## THE EXERCISE
Reproduce exactly, and only, the lines running from the start of the entries below to the line containing "return 1 + amount".

==*==

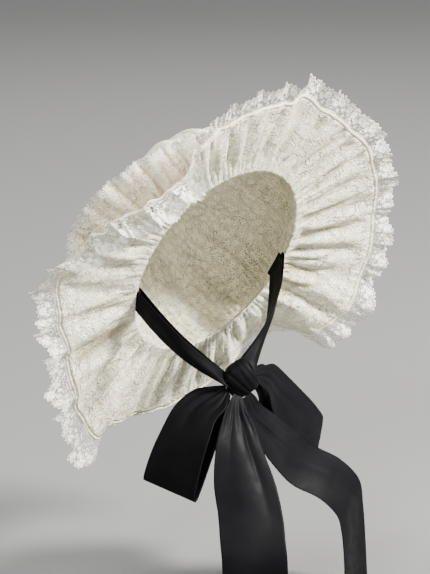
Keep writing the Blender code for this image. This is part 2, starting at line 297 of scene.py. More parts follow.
# Form
def ease(value):
    """Smooth step from 0 to 1."""
    value = np.clip(value, 0, 1)
    return value * value * (3 - 2 * value)


def between(angle, start, rise, stop, fall):
    """1 between two angles, eased over the rise after the first and the fall before the last."""
    angle = np.mod(angle, 360)
    return ease((angle - start) / rise) * ease((stop - angle) / fall)


def read_round(table, angle, column):
    """Values of a column at angles, eased between the rows on either side."""
    starts = np.array([row.angle for row in table], dtype=float)
    values = np.array([getattr(row, column) for row in table], dtype=float)
    angle = np.mod(angle, 360)
    index = np.searchsorted(starts, angle, side="right") - 1
    after = (index + 1) % len(table)
    ends = np.where(after == 0, 360, starts[after])
    share = ease((angle - starts[index]) / (ends - starts[index]))
    return values[index] * (1 - share) + values[after] * share


def sheet_grid(count, columns, rows):
    """Places round the hat and shares down a sheet, as two grids."""
    return np.meshgrid(np.linspace(0, count, columns, endpoint=False), np.linspace(0, 1, rows))


def uneven(count, index):
    """Angle of a column that may lie between two whole ones."""
    turn = math.tau * index / count
    return np.degrees(turn + 0.028 * np.sin(3 * turn + 0.7) + 0.014 * np.sin(7 * turn + 2.1))


def fold(index):
    """Rise and fall of a fold over four columns."""
    return np.sin(index * math.pi / 2)


def knife(index):
    """Fold over four columns with straight sides and sharp ends."""
    wave = fold(index)
    return 0.25 * wave + 0.75 * np.arcsin(0.985 * wave) / 1.4


def vary(index, count, speed, amount):
    """Change from fold to fold, eased between their middles."""
    folds = count // 4
    place = index / 4 - 0.5
    first = np.floor(place)
    share = ease(place - first)
    low, high = (np.sin(speed * np.mod(number, folds) + 0.9) for number in (first, first + 1))
    return 1 + amount * (low * (1 - share) + high * share)


def waves(place, seed, sizes, period):
    """Smooth random wave along a closed length, as a sum of sines with whole turns."""
    rng = np.random.default_rng(seed)
    total = np.zeros_like(place)
    for size in sizes:
        for step in range(3):
            turns = max(1, round(period / size * (1 + 0.22 * step)))
            total = total + np.sin(math.tau * turns * place / period + rng.uniform(0, math.tau))
    return total / (3 * len(sizes))


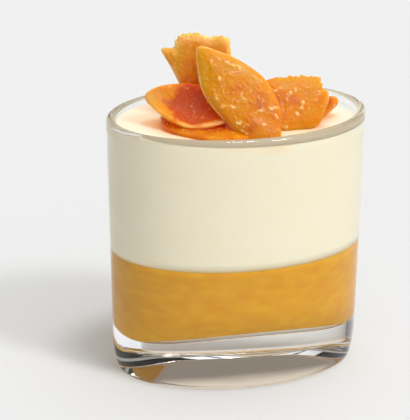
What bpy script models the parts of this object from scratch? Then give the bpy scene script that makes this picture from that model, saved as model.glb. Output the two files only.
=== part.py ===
"""Yogurt mousse in an oval glass: fruit puree, mousse and a topping of orange segments.

Metres, +Z up. The origin is the middle of the glass's foot, +X runs along the long axis of the oval
and the topping faces the -Y side, turned a little towards -X.
"""

import math
from dataclasses import dataclass

import bmesh
import bpy
from mathutils import Euler, Matrix, Vector, noise

MM = 0.001
GAP = 0.3 * MM  # clearance between neighbouring pieces

# Glass
LONG_HALF = 38.0 * MM  # half of the oval's long axis, at the rim
SHORT_HALF = 26.2 * MM  # half of its short axis, at the rim
HEIGHT = 77.3 * MM
TAPER = 1.9 * MM  # how much narrower the foot is than the rim, on each side
WALL = 2.5 * MM
FOOT_HEIGHT = 10.0 * MM  # below this the sides draw in to the foot
FOOT_LEAN = math.radians(15)  # how far the sides lean in where they meet the foot's fillet
FOOT_FILLET = 2.2 * MM
CONTACT_WIDTH = 1.8 * MM  # flat ring that the glass stands on
RECESS_RISE = 0.25 * MM  # height of the flat recess inside the ring
RECESS_SLOPE = 0.5 * MM  # width of the recess's sloping edge
FLOOR_HEIGHT = 15.0 * MM  # in the middle, where the arched floor is highest
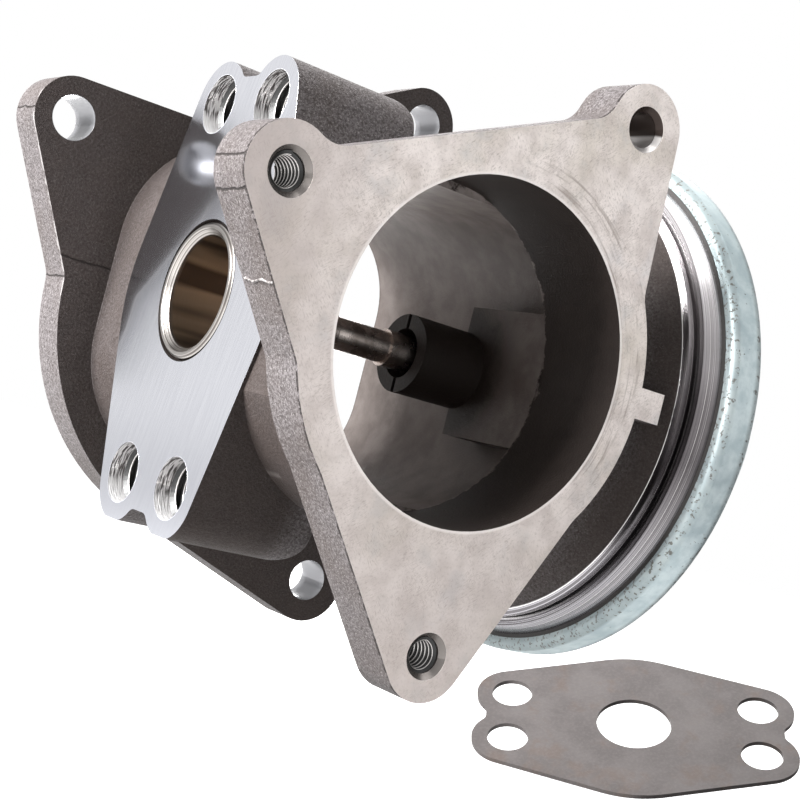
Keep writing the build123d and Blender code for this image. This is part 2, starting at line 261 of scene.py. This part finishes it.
def srgb(red, green, blue):
    """A colour on the usual scale of 0 to 255, as the shader wants it."""
    levels = (red / 255, green / 255, blue / 255)
    return tuple(v / 12.92 if v <= 0.04045 else ((v + 0.055) / 1.055) ** 2.4 for v in levels)


# Finishes
def scratched(f, angles, size, length):
    """Fine straight marks in the plane of X and Z, in a few directions, each in its own patches."""
    marks = None
    for count, angle in enumerate(angles):
        turn = (0.0, math.radians(angle), 0.0)
        lines = f.noise(size, 1.0, 0.5, place=f.drawn((1.0, 1.0, length), turn)).above(0.54, 0.72)
        patch = f.noise(7.0, 2.0, 0.5, place=f.drawn((1.0, 1.0, 1.0), (0.0, 0.0, 1.3 * (count + 1))))
        patch = patch.above(0.42, 0.6)
        marks = lines * patch if marks is None else marks.most(lines * patch)
    return marks


def cast_aluminium():
    """The casting: grainy skin, sanded front face, milled inlet face, turned rim and bores."""
    f = Finish("cast_aluminium")
    x, y, z = f.x, f.y, f.z
    stem_r = f.round_distance(y, z, (STEM_Y, 0.0))
    bore_distance = f.round_distance(x, z, (0.0, 0.0))
    grain = f.noise(0.5, 4.0, 0.7)
    lumps = f.noise(3.2, 3.0, 0.6)
    stain = f.noise(16.0, 3.0, 0.6)
    patches = f.noise(5.0, 4.0, 0.6)
    sparkle = f.noise(0.3, 1.0, 0.5).above(0.6, 0.7)

    # Raw skin, with the thin lines where the mould's halves met
    colour = f.mix(grain.above(0.3, 0.72), srgb(56, 51, 50), srgb(114, 109, 110))
    colour = f.mix(stain.above(0.35, 0.75) * 0.5, colour, srgb(66, 57, 52))
    colour = f.mix(sparkle * 0.25, colour, srgb(178, 174, 171))
    # Painted shade: the skin is darker towards the bottom.
    colour = f.mix(z.below(-62.0, -24.0) * 0.45, colour, srgb(54, 48, 46))
    # Painted shade: the cone, the rear flange's near face, the throat and the bulge face away from the
    # light, so they are painted dark brown and lose their sparkle.
    cone = stem_r.above(28.0, 36.0) * x.above(36.0, 42.0)
    rear_near = y.above(REAR_FLANGE_Y - 0.3, REAR_FLANGE_Y - 0.1) * 0.75
    rear_near = rear_near * y.below(REAR_FLANGE_Y + 0.03, REAR_FLANGE_Y + 0.1)
    throat = x.below(-14.0, -8.0) * y.above(9.6, 12.0) * y.below(36.0, 46.0) * z.below(-4.0, 6.0) * 0.85
    bulge = x.below(-18.0, -12.0) * y.above(52.0, 60.0) * 0.7
    bulge = bulge * y.below(REAR_FLANGE_Y - 0.4, REAR_FLANGE_Y - 0.3)
    cone = cone * (1 - z.below(-42.0, -22.0) * 0.6)
    painted_shade = (cone * 0.85).most(rear_near).most(throat).most(bulge)
    colour = f.mix(painted_shade, colour, f.mix(grain.blend(0.6, lumps), srgb(32, 26, 24), srgb(62, 53, 49)))
    sparkle = sparkle * (1 - painted_shade)
    nicked = y.above(REAR_FLANGE_Y + 0.05, REAR_FLANGE_Y + 0.1) * x.below(-30.0, -29.0)
    nicked = nicked * (y + (lumps - 0.5) * 4.0).below(REAR_FLANGE_Y + 0.2, REAR_FLANGE_Y + 0.5)
    colour = f.mix(nicked * z.above(-12.0, -4.0) * 0.35, colour, srgb(188, 184, 183))
    rough = 0.62 - 0.15 * sparkle
    metal = 0.2 * sparkle
    height = grain * 0.75 + lumps * 0.4
    wavy = (lumps - 0.5) * 1.2
    lines = 0.0 * x
    for level, side, near, far in MOULD_LINES:
        line = abs(z + wavy - level).below(0.08, 0.24) * x.below(side, side + 0.3)
        lines = lines.most(line * y.above(near, near + 0.2) * y.below(far, far + 0.2))
    chipped = y.above(0.06, 0.1) * y.below(0.45, 0.7) * f.noise(1.6, 2.0, 0.6).above(0.42, 0.5)
    lines = lines.most(chipped * bore_distance.above(BORE_R + 2.0, BORE_R + 2.5))
    colour = f.mix(lines * 0.85, colour, srgb(34, 29, 27))
    height = height - lines * 0.8

    # Front bore and rear core, smoother than the outside and darker round the guide boss, with painted
    # light and shade
    core = ((abs(x - REAR_SHIFT) / 32.2) ** 4 + (abs(z) / 30.6) ** 4).below(0.98, 1.0)
    in_front = bore_distance.below(BORE_R + 0.2, BORE_R + 0.3) * y.above(0.05, 0.15)
    ragged = y + (lumps - 0.5) * 3.2 + (grain - 0.5) * 1.4
    front_core = in_front * ragged.below(FRONT_CORE_DEPTH - 0.5, FRONT_CORE_DEPTH + 0.1)
    inside = core * y.above(FRONT_CORE_DEPTH - 0.1, FRONT_CORE_DEPTH) * y.below(REAR_Y - 0.3, REAR_Y - 0.1)
    inside = inside.most(in_front)
    core_skin = f.mix(patches.above(0.3, 0.7), srgb(160, 151, 147), srgb(128, 119, 115))
    core_skin = f.mix(stain.above(0.4, 0.7) * 0.5, core_skin, srgb(112, 102, 97))
    # Painted light: the core is paler towards the left.
    core_skin = f.mix(x.below(-26.0, 2.0) * 0.75, core_skin, srgb(226, 218, 214))
    # Darker round the guide boss.
    soot = (stem_r + (patches - 0.5) * 9.0).below(9.0, 18.0) * x.above(7.0, 12.0)
    core_skin = f.mix(soot, core_skin, f.mix(grain, srgb(24, 20, 18), srgb(44, 38, 35)))
    # Painted shade: the core is darker towards the right.
    core_skin = f.mix(x.above(12.0, 30.0) * 0.55, core_skin, srgb(52, 45, 42))
    colour = f.mix(inside, colour, core_skin)
    # Painted shade: the front bore's first 20 mm is painted dark.
    colour = f.mix(front_core, colour, f.mix(patches, srgb(34, 29, 27), srgb(52, 45, 42)))
    rough = rough.blend(inside, 0.5)
    metal = (metal * (1 - inside)).blend(inside * x.below(-14.0, 6.0) * (1 - front_core), 0.3)
    height = height * (1 - inside * 0.65)

    # Drilled, tapped and countersunk holes
    bright = 0.0 * x
    painted_light_below = 0.0 * x
    drilled = 0.0 * x
    threaded = 0.0 * x
    sink = 0.0 * x
    for hole in FRONT_HOLES:
        near = f.round_distance(x, z, hole)
        sunk = y.below(SINK_DEPTH, SINK_DEPTH + 0.05)
        sink = sink.most(near.below(SINK_R - 0.03, SINK_R + 0.03) * sunk)
        threaded = threaded.most(near.below(3.15, 3.2) * (1 - sunk) * y.below(10.2, 10.4))
    for hole in REAR_HOLES:
        near = f.round_distance(x, z, hole).below(REAR_HOLE_R - 0.03, REAR_HOLE_R + 0.03)
        drilled = drilled.most(near * y.above(REAR_FLANGE_Y - 0.4, REAR_FLANGE_Y - 0.2))
    for hole in INLET_HOLES:
        near = f.round_distance(y, z, hole).below(INSERT_HOLE_R - 0.03, INSERT_HOLE_R + 0.03)
        entry = x.below(INLET_X + INLET_RECESS + 0.3, INLET_X + INLET_RECESS + 0.4)
        bright = bright.most(near * entry)
        # Painted light on the lower walls of the inlet holes' entries.
        painted_light_below = painted_light_below.most(near * entry * z.below(hole[1] - 2.5, hole[1] - 0.5))
        threaded = threaded.most(near * (1 - entry) * x.below(-14.0, -13.6))
    right_hole = f.round_distance(x, z, FRONT_HOLES[1])
    right_z = FRONT_HOLES[1][1]
    plain_hole = right_hole.below(SINK_R - 0.03, SINK_R + 0.03) * y.above(0.06, 0.1)
    # Painted light and shade: the right hole is pale in its lower half and dark in its upper half.
    painted_hole_light_and_shade = f.mix(z.below(right_z - 0.4, right_z + 0.2), srgb(58, 49, 45), srgb(214, 210, 208))
    groove = stem_r.below(12.55, 12.6) * x.below(INLET_X + 1.3, INLET_X + 1.4)

    # Sanded front and rear faces
    turned = stem_r.above(43.25, 43.32) * x.above(43.42, 43.5)
    front_face = y.below(0.02, 0.05) * (1 - turned)
    rear_face = y.above(REAR_Y - 0.05, REAR_Y - 0.02) * (1 - turned)
    marks = scratched(f, (38.0, 52.0, -40.0), 0.17, 6.0)
    arcs = f.noise(0.7, 2.0, 0.6, place=f.point(bore_distance, x * 0.06, z * 0.06)).above(0.5, 0.7)
    arcs = arcs * bore_distance.below(32.0, 36.0) * (x + z * 0.4).above(8.0, 20.0)
    cool = f.noise(8.0, 3.0, 0.6).above(0.5, 0.72)
    sanded = f.mix(patches.above(0.35, 0.7), srgb(232, 224, 220), srgb(206, 197, 193))
    sanded = f.mix(stain.above(0.45, 0.7) * 0.5, sanded, srgb(192, 183, 168))
    sanded = f.mix(cool * 0.45, sanded, srgb(189, 189, 193))
    sanded = f.mix(grain.above(0.5, 0.75) * 0.55, sanded, srgb(150, 140, 135))
    sanded = f.mix(marks * 0.45, sanded, srgb(136, 125, 118))
    sanded = f.mix(arcs * 0.55, sanded, srgb(128, 116, 108))
    # Painted shade: the sanded face is darker towards the bottom and towards the left.
    sanded = f.mix(z.below(-64.0, 20.0) * 0.6, sanded, srgb(160, 150, 146))
    sanded = f.mix(x.below(-50.0, -18.0) * 0.75, sanded, srgb(170, 160, 157))
    sanded = f.mix(bore_distance.below(BORE_R + 0.25, BORE_R + 0.6) * 0.6, sanded, srgb(236, 231, 228))

    # Milled inlet face and the rim, turned in one setting with its groove
    inlet_face = x.below(INLET_X + 0.02, INLET_X + 0.05) * y.above(12.0, 12.1) * y.below(79.9, 80.0)
    milling = f.noise(0.35, 1.0, 0.5, place=f.drawn((1.0, 1.0, 30.0), (math.radians(12), 0.0, 0.0)))
    milled = f.mix(milling.above(0.4, 0.6) * 0.4, srgb(222, 223, 229), srgb(206, 207, 215))
    # Painted shade: the milled face is darker towards the bottom.
    milled = f.mix(z.below(-44.0, -14.0) * 0.75, milled, srgb(160, 161, 168))
    rings = f.noise(0.22, 1.0, 0.4, place=f.point(x, stem_r, 0.0))
    # Painted reflection: the rim is bright at the top, dark lower down and lighter again at the bottom,
    # with dark streaks on its turning rings and thin bright ring glints.
    rim = f.mix(z.above(0.0, 32.0), srgb(98, 94, 96), srgb(212, 208, 210))
    rim = f.mix(z.below(-36.0, -8.0) * 0.6, rim, srgb(182, 180, 184))
    painted_dark_streak = f.mix(z.above(-10.0, 30.0), srgb(62, 58, 59), srgb(150, 146, 146))
    rim = f.mix(rings.above(0.46, 0.56) * 0.7, rim, painted_dark_streak)
    thin = f.noise(0.16, 1.0, 0.4, place=f.point(x, stem_r * 0.2, 0.0)).above(0.58, 0.66)
    rim = f.mix(thin * 0.7, rim, srgb(226, 223, 222))

    machined = turned.most(bright).most(sink).most(drilled).most(plain_hole)
    faces = front_face.most(rear_face)
    colour = f.mix(turned, colour, rim)
    turning = f.noise(0.3, 1.0, 0.4, place=f.point(x, y * 0.15, z * 0.15))
    entry_tint = f.mix(turning.above(0.4, 0.6), srgb(242, 240, 240), srgb(104, 100, 99))
    # Painted light: the entries' lower walls paler.
    entry_tint = f.mix(painted_light_below * 0.8, entry_tint, srgb(246, 245, 245))
    colour = f.mix(bright, colour, entry_tint)
    colour = f.mix(drilled, colour, srgb(146, 146, 149))
    colour = f.mix(sink, colour, srgb(116, 111, 108))
    # Painted shade: the tapped holes' walls are near black.
    colour = f.mix(threaded, colour, srgb(20, 18, 17))
    colour = f.mix(plain_hole, colour, painted_hole_light_and_shade)
    colour = f.mix(faces, colour, sanded)
    colour = f.mix(inlet_face, colour, milled)
    colour = f.mix(groove, colour, srgb(40, 34, 32))
    rough = rough.blend(machined, 0.26).blend(threaded, 0.4).blend(faces, 0.5).blend(inlet_face, 0.13)
    metal = metal.blend(turned.most(inlet_face), 1.0).blend(bright.most(drilled), 0.5).blend(sink, 0.7)
    metal = metal.blend(threaded, 0.2).blend(plain_hole, 0.4).blend(faces, 0.7)
    flat = machined.most(inlet_face).most(faces).most(threaded)
    height = height * (1 - flat) + turned * rings * 0.05 + bright * turning * 0.3
    height = height + front_face * (patches * 0.08 - marks * 0.04 - arcs * 0.04)
    f.shader.inputs["Specular IOR Level"].default_value = 0.15
    return f.paint(colour, rough, metal, f.bump(height, 0.35))


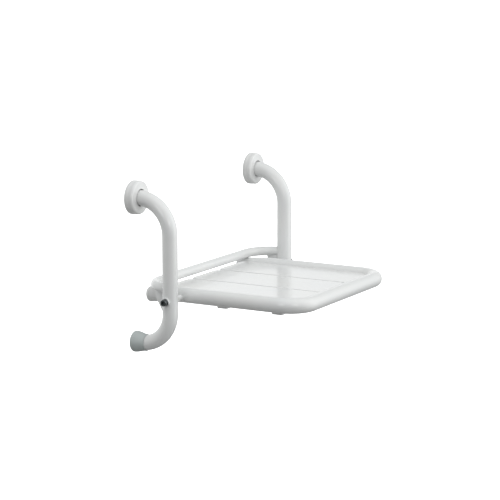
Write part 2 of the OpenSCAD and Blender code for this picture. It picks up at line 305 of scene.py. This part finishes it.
# %% Mix the finishes
FINISHES = {
    "painted_tube": finish("powder_coat_white", (0.80, 0.80, 0.79), (0.77, 0.78, 0.78), 0.20, 0.07,
                           0.0022, 0.00004, coat=0.5, scuff=0.10),
    "white_moulding": finish("glossy_white_plastic", (0.79, 0.79, 0.775), (0.77, 0.775, 0.78),
                             0.16, 0.06, 0.0009, 0.00002, coat=0.4, scuff=0.06),
    "buffer_moulding": finish("soft_grey_plastic", (0.50, 0.54, 0.535), (0.47, 0.51, 0.505), 0.34,
                              0.10, 0.0007, 0.00003, scuff=0.25),
    "nylon": finish("natural_nylon", (0.66, 0.65, 0.60), (0.62, 0.61, 0.57), 0.42, 0.08, 0.0008,
                    0.00003, scuff=0.15),
    "dark_chrome": finish("dark_chrome_plate", (0.14, 0.15, 0.155), (0.09, 0.10, 0.105), 0.14,
                          0.12, 0.0006, 0.00001, metallic=1.0, wave=300, scuff=0.6),
    "bare_steel": finish("zinc_plated_steel", (0.52, 0.53, 0.54), (0.44, 0.45, 0.46), 0.30, 0.14,
                         0.0005, 0.00001, metallic=1.0, wave=400, scuff=0.5),
}


def wear(obj, slot):
    """Gives every material slot of an object one finish."""
    if not obj.material_slots:
        obj.data.materials.append(FINISHES[slot])
    for held in obj.material_slots:
        held.material = FINISHES[slot]


NODE_SLOTS = {part["node"]: part["material_slot"] for part in frame["record"]["subparts"]}
for node, obj in frame["nodes"].items():
    wear(obj, NODE_SLOTS[node])
print("finishes", sorted(FINISHES))

# %% [markdown]
# ## Tools for shaping
# Tubes, turned parts and moulded slats are all shaped in edit mode. These small helpers choose
# points and faces by their place, the way a hand would click on them, and leave the shaping itself
# to Blender's own operators.

# %% Selecting and finishing helpers
def start_clean():
    """Leaves edit mode and deselects everything, so that an operator acts on one object."""
    if bpy.context.object and bpy.context.object.mode != "OBJECT":
        bpy.ops.object.mode_set(mode="OBJECT")
    bpy.ops.object.select_all(action="DESELECT")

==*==

## PROBLEM SOLUTION
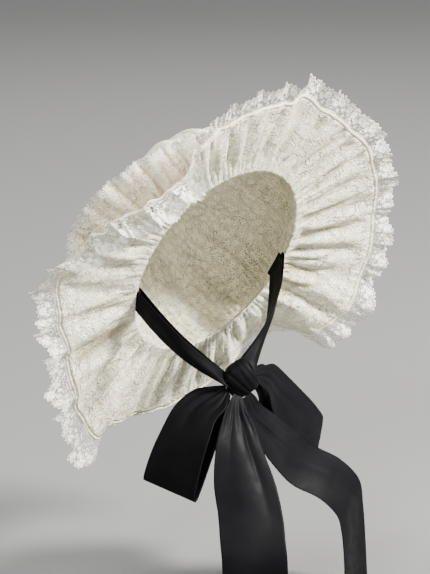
Keep writing the Blender code for this image. This is part 2, starting at line 297 of scene.py. More parts follow.
# Form
def ease(value):
    """Smooth step from 0 to 1."""
    value = np.clip(value, 0, 1)
    return value * value * (3 - 2 * value)


def between(angle, start, rise, stop, fall):
    """1 between two angles, eased over the rise after the first and the fall before the last."""
    angle = np.mod(angle, 360)
    return ease((angle - start) / rise) * ease((stop - angle) / fall)


def read_round(table, angle, column):
    """Values of a column at angles, eased between the rows on either side."""
    starts = np.array([row.angle for row in table], dtype=float)
    values = np.array([getattr(row, column) for row in table], dtype=float)
    angle = np.mod(angle, 360)
    index = np.searchsorted(starts, angle, side="right") - 1
    after = (index + 1) % len(table)
    ends = np.where(after == 0, 360, starts[after])
    share = ease((angle - starts[index]) / (ends - starts[index]))
    return values[index] * (1 - share) + values[after] * share


def sheet_grid(count, columns, rows):
    """Places round the hat and shares down a sheet, as two grids."""
    return np.meshgrid(np.linspace(0, count, columns, endpoint=False), np.linspace(0, 1, rows))


def uneven(count, index):
    """Angle of a column that may lie between two whole ones."""
    turn = math.tau * index / count
    return np.degrees(turn + 0.028 * np.sin(3 * turn + 0.7) + 0.014 * np.sin(7 * turn + 2.1))


def fold(index):
    """Rise and fall of a fold over four columns."""
    return np.sin(index * math.pi / 2)


def knife(index):
    """Fold over four columns with straight sides and sharp ends."""
    wave = fold(index)
    return 0.25 * wave + 0.75 * np.arcsin(0.985 * wave) / 1.4


def vary(index, count, speed, amount):
    """Change from fold to fold, eased between their middles."""
    folds = count // 4
    place = index / 4 - 0.5
    first = np.floor(place)
    share = ease(place - first)
    low, high = (np.sin(speed * np.mod(number, folds) + 0.9) for number in (first, first + 1))
    return 1 + amount * (low * (1 - share) + high * share)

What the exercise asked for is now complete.